Vagueness and moral passion are rarely productive colleagues. The truth of things demands more care and slowly earned trust, fewer scapegoats, less totalism of absolutes.

Today on Breaking Ground, Phil Christman seeks to pry apart this partnership that is making so much mischief today, risking a minefield of misunderstandings to explore the “dilemma of whiteness” in today’s America.

“Ending racism, a vast set of institutionalized practices, is hard enough,” he writes, “but ‘Destroy whiteness’ hits my ears as though it were a koan or aporia, a thing you say because you want, for some spiritual or other purpose, to make thinking itself grind its gears. What even is ‘whiteness,’ and how would you destroy it? How do you kill an ill wind?”

It’s a question that many are asking behind closed doors, but Christman throws those doors open, delivering an original and self-aware interrogation of racial myth and the truths that myth has borne.
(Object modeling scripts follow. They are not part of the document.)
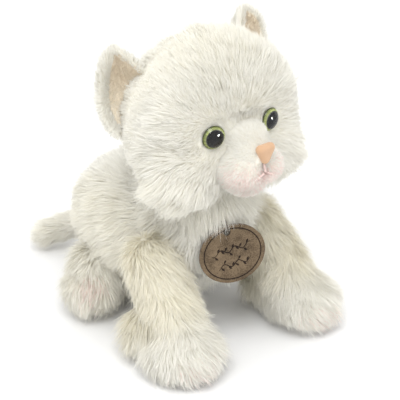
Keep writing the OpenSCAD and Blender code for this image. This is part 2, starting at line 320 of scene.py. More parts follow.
WHITE, CREAM, BLUSH = (0.91, 0.90, 0.855), (0.905, 0.87, 0.745), (0.89, 0.755, 0.72)
MATERIALS = {
    # the first colour of each pile is its root: partly a cream tint, partly painted shade deep in the pile
    "long_pile": pile_material("long_pile", (0.97, 0.955, 0.92), (0.0, WHITE), (0.15, WHITE), (0.6, CREAM),
                               (0.72, CREAM), (0.85, BLUSH)),
    "short_pile": pile_material("short_pile", (0.94, 0.92, 0.88), (0.0, WHITE), (0.15, WHITE), (0.9, BLUSH)),
    # the lining pile's darkest stop is painted shade, reached where ear_look darkens the deep of the cup
    "lining_pile": pile_material("lining_pile", (0.88, 0.84, 0.78), (0.0, (0.93, 0.89, 0.80)),
                                 (0.4, (0.90, 0.84, 0.73)), (1.0, (0.76, 0.65, 0.49)), through=0.2),
    "backing": cloth_material("backing", (0.87, 0.855, 0.78), (0.82, 0.80, 0.72)),
    "lining": velour_material("lining", (0.86, 0.79, 0.66), (0.80, 0.71, 0.56)),
    "nose": velour_material("nose_flock", (0.60, 0.385, 0.235), (0.52, 0.315, 0.18)),
    "mouth": plain_material("mouth_thread", (0.70, 0.54, 0.50), 0.95, Specular_IOR_Level=0.1),
    "pupil": plain_material("pupil", (0.001, 0.001, 0.001), 0.6, Specular_IOR_Level=0.0),
    "washer": plain_material("washer", (0.75, 0.74, 0.70), 0.45),
    "suede": suede_material("suede", (0.20, 0.145, 0.09), (0.075, 0.052, 0.032)),
    "burnt": suede_material("burnt_suede", (0.028, 0.017, 0.011), (0.014, 0.009, 0.006)),
    "felt": velour_material("felt", (0.22, 0.16, 0.11), (0.14, 0.10, 0.07)),
    "thread": plain_material("thread", (0.10, 0.08, 0.06), 0.7),
    "clear": clear_material(),
}


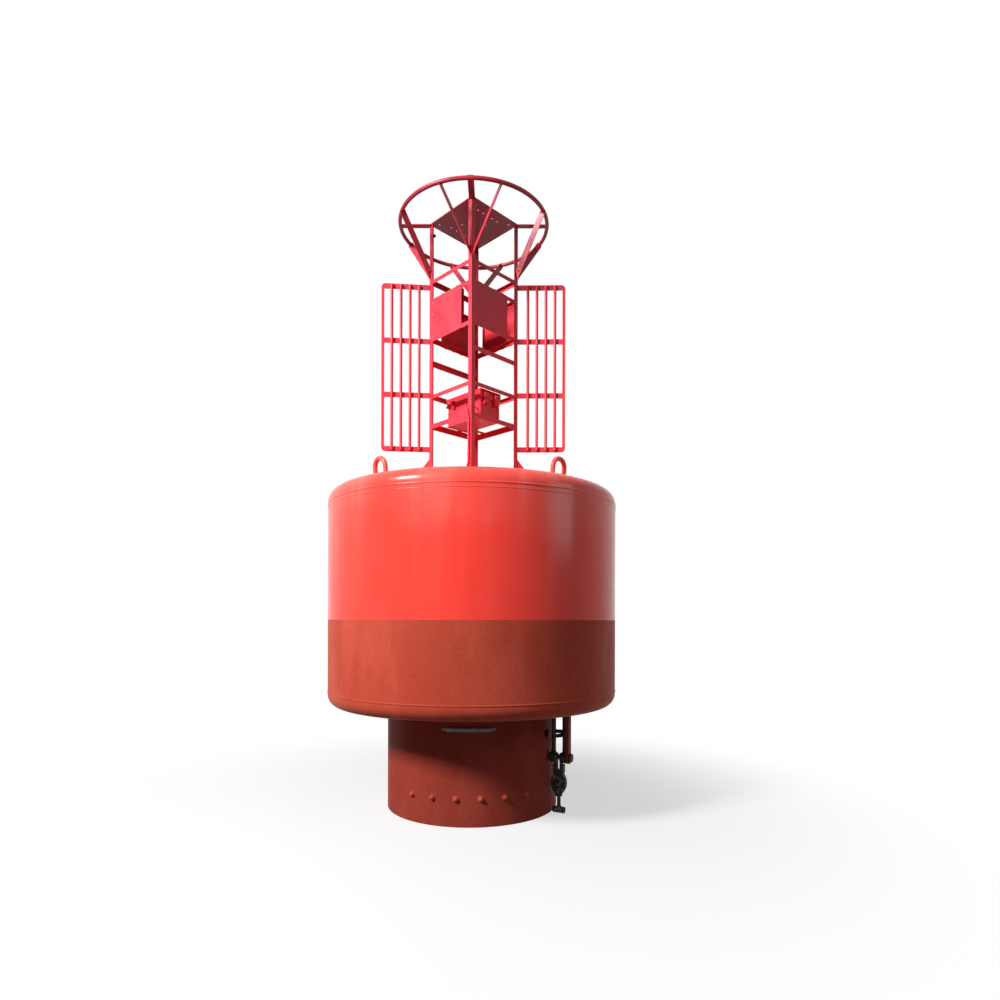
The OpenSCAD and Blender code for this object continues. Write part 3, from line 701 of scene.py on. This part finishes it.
tack_span = PANEL_TOP - PANEL_LOW - 2 * TACK_MARGIN - TACK
up = Vector((0, 0, 1))
mast_lines = []
for side in range(4):
    joints = []
    for name in FRAMES:
        low, high = (corner.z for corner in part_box(name))
        for end in (-1, 1):
            flange = end * FLANGE_END
            joints.append(upright(flange, -FRAME_FACE, low + BAR_MARGIN, high - BAR_MARGIN))
            joints.append(crosswise(end * (MAST_HALF - CORNER_MARGIN), flange, -FRAME_FACE, high))
    for step in range(TACKS):
        low = PANEL_LOW + TACK_MARGIN + step * tack_span / (TACKS - 1)
        joints.append(upright(-FLANGE_END, -MAST_HALF + TACK_DEPTH, low, low + TACK))
        along = -FLANGE_END + TACK + step * TACK_STEP
        for edge in (PANEL_TOP, PANEL_LOW):
            joints.append(crosswise(along, along + TACK, -MAST_HALF + EDGE_TACK_DEPTH, edge))
    for end in (-1, 1):
        joints.append(crosswise(end * MAST_HALF, end * FLANGE_END, -MAST_HALF, DECK))
        for z in (DECK, LEG_TOP):
            joints.append(crosswise(end * FRAME_FACE, end * FLANGE_END, -FRAME_FACE, z))
    heel = Vector((-MAST_HALF, -MAST_HALF, DECK))
    out = Vector((-1, -1, 0)).normalized()
    across = Vector((1, -1, 0)).normalized() * LEG_T / 2
    for face in (across, -across):
        joints.append((heel + face, heel + face + out * GUSSET_REACH))
        joints.append((heel + face + up * GUSSET_BEAD_LOW, heel + face + up * GUSSET_BEAD_TOP))
    turn = Matrix.Rotation(math.radians(45 + 90 * side), 4, "Z")
    mast_lines += placed(turn, joints, MAST_BEAD)
low, high = (corner.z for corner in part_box("braces_d"))
for side in (0, 2):
    turn = Matrix.Rotation(math.radians(45 + 90 * side), 4, "Z")
    joints = [upright(end * FLANGE_END, -FRAME_FACE, low, high) for end in (-1, 1)]
    mast_lines += placed(turn, joints, MAST_BEAD)
weld(mast_lines, "mast_welds", mast_paint)


# The guard ring is a bent tube under four flat spokes, with two sloping stays from each leg. Beads
# close the joints on both faces of every bar.
RING_TUBE = 0.032
STAY_W = 0.050
FLAT_T = 0.006
STAY_AZ = math.radians(22.5)
STAY_FOOT = 0.060
STAY_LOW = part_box("frame_a")[1].z + STAY_FOOT
RING_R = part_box("guard_ring")[1].x - RING_TUBE / 2
SPOKE_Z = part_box("guard_ring")[1].z - FLAT_T / 2
RING_Z = SPOKE_Z - RING_TUBE / 2
SPOKE_TIP = RING_R + FLAT_T
TUBE_INSIDE = RING_R - 0.014
TUBE_UNDER = 0.6 * RING_TUBE
FOOT_RISE = 0.022
FOOT_SHARE = 0.7
RING_BEAD = 0.009
half = STAY_W / 2
above = SPOKE_Z + FLAT_T / 2
below = SPOKE_Z - FLAT_T / 2
sunk = SPOKE_Z - FLAT_T
ring_lines = []
for quarter in range(4):
    joints = [((SPOKE_TIP, -half, below), (SPOKE_TIP, half, below)),
              ((TUBE_INSIDE, -half, sunk), (TUBE_INSIDE, half, sunk))]
    for side in (-1, 1):
        joints.append(((PLATE_CORNER, 0, above), (PLATE_CORNER - half, side * half, above)))
        top = Vector((RING_R * math.cos(STAY_AZ), side * RING_R * math.sin(STAY_AZ), RING_Z))
        low = Vector((PLATE_CORNER - LEG_T, side * STAY_W / 3, STAY_LOW))
        run = top - low
        tilt = math.acos(run.z / run.length)
        heading = math.atan2(run.y, run.x)
        twist = -math.atan(math.cos(tilt) * math.tan(heading - side * STAY_AZ))
        lean = Matrix.Rotation(heading, 3, "Z") @ Matrix.Rotation(tilt, 3, "Y")
        bar = lean @ Matrix.Rotation(twist, 3, "Z")
        width = bar @ Vector((half, 0, 0))
        thick = bar @ Vector((0, FLAT_T / 2, 0))
        close = top - run.normalized() * TUBE_UNDER
        foot = low + run.normalized() * FOOT_RISE
        for face in (thick, -thick):
            joints.append((close - width + face, close + width + face))
            joints.append((foot - width * FOOT_SHARE + face, foot + width * FOOT_SHARE + face))
    ring_lines += placed(Matrix.Rotation(math.radians(90 * quarter), 4, "Z"), joints, RING_BEAD)
weld(ring_lines, "ring_welds", mast_paint)


# The two radar grilles are hoops of flat bar with upright rods. Every rod is welded to every flat on
# both of its sides, and every flat to its leg. They hang at slightly different angles.
ROD_FIRST = 0.087
ROD_D = 0.024
ROD_COUNT = 4
ROD_SIDE = 0.009
GRILLE_W = 0.407
FLAT_H = 0.044
BAYS = 3
GRILLE_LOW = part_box("grille_right")[0].z
GRILLE_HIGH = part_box("grille_right")[1].z
RIGHT_TURN = -1
LEFT_TURN = -5
FLAT_MARGIN = 0.004
LEG_GAP = 0.003
ROD_BEAD = 0.006
FLAT_BEAD = 0.009
rod_face = -FLAT_T - 0.001
pitch = (GRILLE_W - ROD_D / 2 - ROD_FIRST) / ROD_COUNT
bay = (GRILLE_HIGH - GRILLE_LOW - FLAT_H) / BAYS
grille_lines = []
for mirror, degrees in ((1, RIGHT_TURN), (-1, LEFT_TURN)):
    turn = Matrix.Rotation(math.radians(degrees), 4, "Z")
    hang = Matrix.Translation((PLATE_CORNER, 0, 0)) @ turn
    place = Matrix.Diagonal((mirror, 1, 1, 1)) @ hang
    for level in range(BAYS + 1):
        low = GRILLE_LOW + level * bay + FLAT_MARGIN
        high = low + FLAT_H - 2 * FLAT_MARGIN
        rods = [ROD_FIRST + rod * pitch for rod in range(ROD_COUNT)]
        joints = [upright(middle + edge, rod_face, low, high)
                  for middle in rods for edge in (-ROD_SIDE, ROD_SIDE)]
        grille_lines += placed(place, joints, ROD_BEAD)
        joints = [upright(LEG_GAP, face, low, high) for face in (-FLAT_T, 0)]
        grille_lines += placed(place, joints, FLAT_BEAD)
weld(grille_lines, "grille_welds", mast_paint)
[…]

Taking readers through structures of the imagination as wide-ranging as anti-Semitism, Enlightenment liberalism, and secular anti-racism, he precedes the historical tracings with an important observation: “We are talking about the origins of a new way to justify evil, not evil itself.”

Christman doesn’t deny that “whiteness” has meaning as a kind of shorthand for a secular American freedom (e.g., freedom from and freedom over, not freedom for), and as a designation for certain varieties of self-caricatured politics (e.g., the nationalist, the NIMBY progressive, the conservative, the can’t-we-talk-about-this-later socialist). But at the end of the day he, argues, it’s just not a useful concept. “It’s too much to make a people,” he writes of the formlessness of a category that designates only the absence of oppression. Where is identity without pain? What is a people without a shared story of suffering?